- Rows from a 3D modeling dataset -
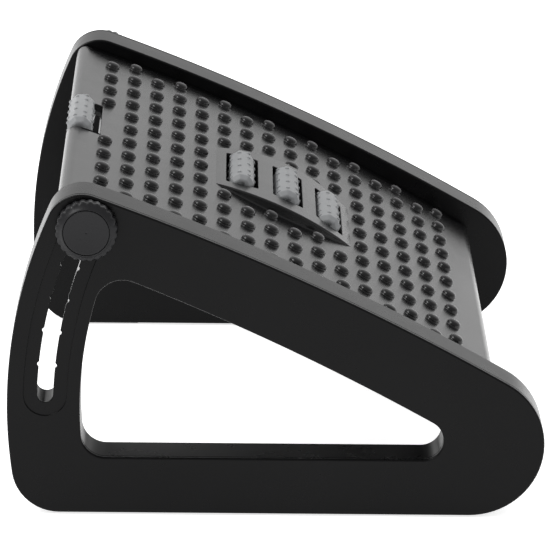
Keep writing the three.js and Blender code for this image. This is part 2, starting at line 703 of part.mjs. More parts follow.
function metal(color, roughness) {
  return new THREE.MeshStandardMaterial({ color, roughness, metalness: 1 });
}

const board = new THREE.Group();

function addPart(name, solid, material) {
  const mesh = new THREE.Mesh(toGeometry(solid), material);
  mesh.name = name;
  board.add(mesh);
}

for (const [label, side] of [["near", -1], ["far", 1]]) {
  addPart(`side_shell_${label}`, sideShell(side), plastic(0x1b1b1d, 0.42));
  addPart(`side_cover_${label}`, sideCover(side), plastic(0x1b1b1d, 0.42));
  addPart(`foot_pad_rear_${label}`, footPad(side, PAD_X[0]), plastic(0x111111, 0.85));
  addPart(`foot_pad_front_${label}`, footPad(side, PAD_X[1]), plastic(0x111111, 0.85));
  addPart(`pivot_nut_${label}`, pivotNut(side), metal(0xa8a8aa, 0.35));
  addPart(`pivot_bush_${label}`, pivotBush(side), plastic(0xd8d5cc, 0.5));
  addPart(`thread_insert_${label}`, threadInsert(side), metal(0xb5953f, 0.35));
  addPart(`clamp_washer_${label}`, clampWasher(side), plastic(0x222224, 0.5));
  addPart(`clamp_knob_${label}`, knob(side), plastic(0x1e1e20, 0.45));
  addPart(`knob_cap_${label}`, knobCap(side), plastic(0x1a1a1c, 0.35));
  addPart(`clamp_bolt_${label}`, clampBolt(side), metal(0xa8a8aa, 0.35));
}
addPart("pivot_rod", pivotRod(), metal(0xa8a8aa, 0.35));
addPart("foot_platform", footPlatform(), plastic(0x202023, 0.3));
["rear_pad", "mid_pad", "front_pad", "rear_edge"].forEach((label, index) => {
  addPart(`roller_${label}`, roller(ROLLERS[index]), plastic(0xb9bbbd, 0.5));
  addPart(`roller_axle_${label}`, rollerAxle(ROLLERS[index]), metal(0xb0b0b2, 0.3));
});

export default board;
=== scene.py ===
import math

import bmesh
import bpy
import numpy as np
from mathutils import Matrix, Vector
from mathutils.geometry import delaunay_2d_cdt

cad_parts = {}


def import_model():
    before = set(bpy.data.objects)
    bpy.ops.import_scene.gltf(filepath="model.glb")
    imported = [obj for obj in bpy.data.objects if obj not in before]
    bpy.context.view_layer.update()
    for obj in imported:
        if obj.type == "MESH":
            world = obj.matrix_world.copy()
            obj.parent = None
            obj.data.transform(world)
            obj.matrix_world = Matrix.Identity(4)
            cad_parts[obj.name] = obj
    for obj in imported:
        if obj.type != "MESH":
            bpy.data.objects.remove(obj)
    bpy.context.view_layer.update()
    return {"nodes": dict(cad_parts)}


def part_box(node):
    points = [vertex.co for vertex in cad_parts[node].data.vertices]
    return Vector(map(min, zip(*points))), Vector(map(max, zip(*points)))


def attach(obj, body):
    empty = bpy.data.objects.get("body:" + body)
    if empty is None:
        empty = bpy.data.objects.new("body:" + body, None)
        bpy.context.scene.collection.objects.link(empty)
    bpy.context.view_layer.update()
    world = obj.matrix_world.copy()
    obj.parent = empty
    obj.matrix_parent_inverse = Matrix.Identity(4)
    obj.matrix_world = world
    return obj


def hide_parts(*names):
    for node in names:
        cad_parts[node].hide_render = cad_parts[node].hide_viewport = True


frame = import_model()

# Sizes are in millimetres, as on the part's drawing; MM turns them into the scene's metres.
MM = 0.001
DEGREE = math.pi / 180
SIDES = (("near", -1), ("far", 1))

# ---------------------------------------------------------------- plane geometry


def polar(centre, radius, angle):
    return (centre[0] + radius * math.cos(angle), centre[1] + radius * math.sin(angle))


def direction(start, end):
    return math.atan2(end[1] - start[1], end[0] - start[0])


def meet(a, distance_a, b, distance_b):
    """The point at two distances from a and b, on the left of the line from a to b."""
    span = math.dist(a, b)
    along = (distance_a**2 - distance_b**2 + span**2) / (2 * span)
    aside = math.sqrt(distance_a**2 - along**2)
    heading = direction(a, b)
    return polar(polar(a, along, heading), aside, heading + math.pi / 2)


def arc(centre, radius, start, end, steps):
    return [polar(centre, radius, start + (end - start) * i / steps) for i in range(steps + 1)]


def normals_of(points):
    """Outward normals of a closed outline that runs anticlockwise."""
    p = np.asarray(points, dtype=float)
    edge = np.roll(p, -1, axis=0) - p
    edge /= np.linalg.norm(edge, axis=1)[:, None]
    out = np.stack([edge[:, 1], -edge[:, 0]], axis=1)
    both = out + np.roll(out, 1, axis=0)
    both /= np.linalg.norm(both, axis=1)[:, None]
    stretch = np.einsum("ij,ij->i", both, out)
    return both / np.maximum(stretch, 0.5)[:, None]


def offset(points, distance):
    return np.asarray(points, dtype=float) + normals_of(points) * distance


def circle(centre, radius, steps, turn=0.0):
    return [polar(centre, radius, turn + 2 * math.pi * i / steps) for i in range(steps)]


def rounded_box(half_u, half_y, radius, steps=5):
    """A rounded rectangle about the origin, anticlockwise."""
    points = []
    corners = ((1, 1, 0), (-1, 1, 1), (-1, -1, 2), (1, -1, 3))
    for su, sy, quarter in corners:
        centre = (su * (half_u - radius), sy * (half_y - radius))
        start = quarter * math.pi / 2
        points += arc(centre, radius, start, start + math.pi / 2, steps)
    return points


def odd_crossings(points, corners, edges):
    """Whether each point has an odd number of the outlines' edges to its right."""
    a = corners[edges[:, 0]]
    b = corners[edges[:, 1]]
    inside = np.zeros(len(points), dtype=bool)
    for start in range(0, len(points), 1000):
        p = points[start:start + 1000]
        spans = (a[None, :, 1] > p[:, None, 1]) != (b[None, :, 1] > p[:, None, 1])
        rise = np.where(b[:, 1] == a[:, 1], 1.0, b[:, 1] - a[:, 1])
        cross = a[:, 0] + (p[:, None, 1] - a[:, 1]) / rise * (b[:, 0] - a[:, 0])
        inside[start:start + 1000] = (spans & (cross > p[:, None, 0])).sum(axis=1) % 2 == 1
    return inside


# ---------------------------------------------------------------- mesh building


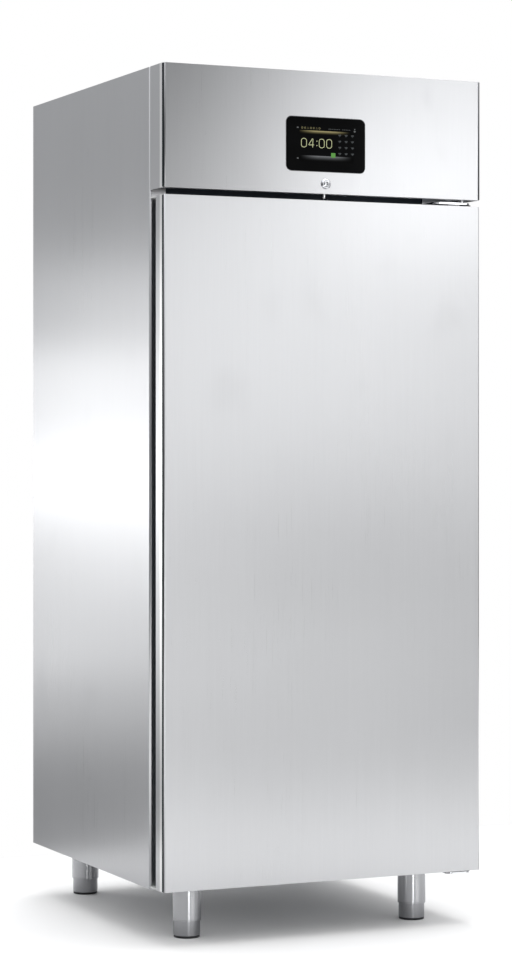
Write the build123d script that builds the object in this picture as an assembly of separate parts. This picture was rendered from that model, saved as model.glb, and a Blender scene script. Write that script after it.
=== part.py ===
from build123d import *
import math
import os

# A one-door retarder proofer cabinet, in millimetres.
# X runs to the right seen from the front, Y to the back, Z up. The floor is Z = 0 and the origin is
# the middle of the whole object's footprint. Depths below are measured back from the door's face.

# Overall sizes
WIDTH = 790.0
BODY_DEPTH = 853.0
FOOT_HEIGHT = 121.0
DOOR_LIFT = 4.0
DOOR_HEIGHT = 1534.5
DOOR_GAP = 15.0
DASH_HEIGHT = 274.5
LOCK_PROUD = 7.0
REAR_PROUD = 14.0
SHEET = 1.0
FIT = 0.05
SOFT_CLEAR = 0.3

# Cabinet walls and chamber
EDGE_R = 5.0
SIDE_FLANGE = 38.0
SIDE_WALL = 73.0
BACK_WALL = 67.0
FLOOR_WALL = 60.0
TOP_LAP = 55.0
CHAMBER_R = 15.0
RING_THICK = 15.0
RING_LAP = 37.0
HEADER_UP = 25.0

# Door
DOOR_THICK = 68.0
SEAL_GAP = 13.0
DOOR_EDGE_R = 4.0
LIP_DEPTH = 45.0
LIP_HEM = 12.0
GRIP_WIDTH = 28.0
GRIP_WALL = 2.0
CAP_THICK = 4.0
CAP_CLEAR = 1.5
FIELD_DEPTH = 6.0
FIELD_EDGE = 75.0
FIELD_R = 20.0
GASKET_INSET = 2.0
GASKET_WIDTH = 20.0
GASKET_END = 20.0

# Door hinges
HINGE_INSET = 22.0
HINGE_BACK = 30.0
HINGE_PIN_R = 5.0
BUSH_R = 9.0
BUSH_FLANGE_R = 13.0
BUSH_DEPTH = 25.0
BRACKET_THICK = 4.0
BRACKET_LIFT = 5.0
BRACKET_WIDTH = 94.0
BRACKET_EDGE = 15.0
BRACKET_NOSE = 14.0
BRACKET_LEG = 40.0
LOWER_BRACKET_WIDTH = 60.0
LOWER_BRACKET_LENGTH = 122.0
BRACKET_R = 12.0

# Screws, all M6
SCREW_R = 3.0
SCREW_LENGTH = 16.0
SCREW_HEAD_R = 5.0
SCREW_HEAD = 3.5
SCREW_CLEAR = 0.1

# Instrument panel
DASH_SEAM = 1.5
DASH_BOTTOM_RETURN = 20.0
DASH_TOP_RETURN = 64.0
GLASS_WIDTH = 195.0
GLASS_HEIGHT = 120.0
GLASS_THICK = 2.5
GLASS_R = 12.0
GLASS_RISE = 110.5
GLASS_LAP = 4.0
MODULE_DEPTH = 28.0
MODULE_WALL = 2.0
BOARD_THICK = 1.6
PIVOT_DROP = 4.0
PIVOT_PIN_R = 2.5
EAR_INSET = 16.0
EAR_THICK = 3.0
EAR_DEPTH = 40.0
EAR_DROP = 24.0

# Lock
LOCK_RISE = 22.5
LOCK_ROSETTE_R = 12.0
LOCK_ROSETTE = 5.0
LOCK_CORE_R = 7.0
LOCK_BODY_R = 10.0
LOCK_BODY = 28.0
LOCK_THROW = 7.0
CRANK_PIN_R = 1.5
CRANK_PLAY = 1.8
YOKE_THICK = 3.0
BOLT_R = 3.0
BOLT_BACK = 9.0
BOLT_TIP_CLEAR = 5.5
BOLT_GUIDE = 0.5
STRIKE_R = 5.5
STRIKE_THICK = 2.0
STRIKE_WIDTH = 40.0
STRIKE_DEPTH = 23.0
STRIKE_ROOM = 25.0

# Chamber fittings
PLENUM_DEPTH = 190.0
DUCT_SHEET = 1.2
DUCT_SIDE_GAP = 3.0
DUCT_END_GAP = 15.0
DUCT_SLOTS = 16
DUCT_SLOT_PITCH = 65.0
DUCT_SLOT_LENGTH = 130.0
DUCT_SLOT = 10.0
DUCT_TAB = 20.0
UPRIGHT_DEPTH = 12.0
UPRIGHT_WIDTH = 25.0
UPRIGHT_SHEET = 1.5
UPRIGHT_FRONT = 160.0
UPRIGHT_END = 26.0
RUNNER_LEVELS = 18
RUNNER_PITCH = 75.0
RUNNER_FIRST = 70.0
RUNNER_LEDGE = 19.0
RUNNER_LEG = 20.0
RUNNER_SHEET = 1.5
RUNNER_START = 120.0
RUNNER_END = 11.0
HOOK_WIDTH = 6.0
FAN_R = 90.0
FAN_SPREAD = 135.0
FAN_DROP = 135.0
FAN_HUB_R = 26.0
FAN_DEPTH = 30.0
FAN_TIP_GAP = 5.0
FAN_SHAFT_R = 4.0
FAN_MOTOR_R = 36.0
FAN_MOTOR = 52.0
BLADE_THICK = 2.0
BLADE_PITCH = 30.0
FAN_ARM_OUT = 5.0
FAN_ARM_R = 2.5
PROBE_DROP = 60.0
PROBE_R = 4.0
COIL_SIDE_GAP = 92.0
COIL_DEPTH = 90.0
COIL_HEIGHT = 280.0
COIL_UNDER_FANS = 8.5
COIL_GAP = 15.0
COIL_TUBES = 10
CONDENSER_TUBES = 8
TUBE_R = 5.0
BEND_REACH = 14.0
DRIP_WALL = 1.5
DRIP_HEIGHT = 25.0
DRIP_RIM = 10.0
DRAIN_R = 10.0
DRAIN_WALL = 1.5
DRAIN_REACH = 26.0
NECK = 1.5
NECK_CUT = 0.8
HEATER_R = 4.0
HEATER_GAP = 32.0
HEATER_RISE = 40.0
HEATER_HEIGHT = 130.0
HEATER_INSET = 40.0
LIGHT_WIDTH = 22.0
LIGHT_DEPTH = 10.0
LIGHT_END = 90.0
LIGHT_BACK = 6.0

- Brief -
Begin at the line containing "threadInsert(side), metal(0xb5953f, 0.35));", end at the line containing "if empty is", and reproduce every line in that range exactly, both ends included.

- The reply -
  addPart(`thread_insert_${label}`, threadInsert(side), metal(0xb5953f, 0.35));
  addPart(`clamp_washer_${label}`, clampWasher(side), plastic(0x222224, 0.5));
  addPart(`clamp_knob_${label}`, knob(side), plastic(0x1e1e20, 0.45));
  addPart(`knob_cap_${label}`, knobCap(side), plastic(0x1a1a1c, 0.35));
  addPart(`clamp_bolt_${label}`, clampBolt(side), metal(0xa8a8aa, 0.35));
}
addPart("pivot_rod", pivotRod(), metal(0xa8a8aa, 0.35));
addPart("foot_platform", footPlatform(), plastic(0x202023, 0.3));
["rear_pad", "mid_pad", "front_pad", "rear_edge"].forEach((label, index) => {
  addPart(`roller_${label}`, roller(ROLLERS[index]), plastic(0xb9bbbd, 0.5));
  addPart(`roller_axle_${label}`, rollerAxle(ROLLERS[index]), metal(0xb0b0b2, 0.3));
});

export default board;
=== scene.py ===
import math

import bmesh
import bpy
import numpy as np
from mathutils import Matrix, Vector
from mathutils.geometry import delaunay_2d_cdt

cad_parts = {}


def import_model():
    before = set(bpy.data.objects)
    bpy.ops.import_scene.gltf(filepath="model.glb")
    imported = [obj for obj in bpy.data.objects if obj not in before]
    bpy.context.view_layer.update()
    for obj in imported:
        if obj.type == "MESH":
            world = obj.matrix_world.copy()
            obj.parent = None
            obj.data.transform(world)
            obj.matrix_world = Matrix.Identity(4)
            cad_parts[obj.name] = obj
    for obj in imported:
        if obj.type != "MESH":
            bpy.data.objects.remove(obj)
    bpy.context.view_layer.update()
    return {"nodes": dict(cad_parts)}


def part_box(node):
    points = [vertex.co for vertex in cad_parts[node].data.vertices]
    return Vector(map(min, zip(*points))), Vector(map(max, zip(*points)))


def attach(obj, body):
    empty = bpy.data.objects.get("body:" + body)
    if empty is None:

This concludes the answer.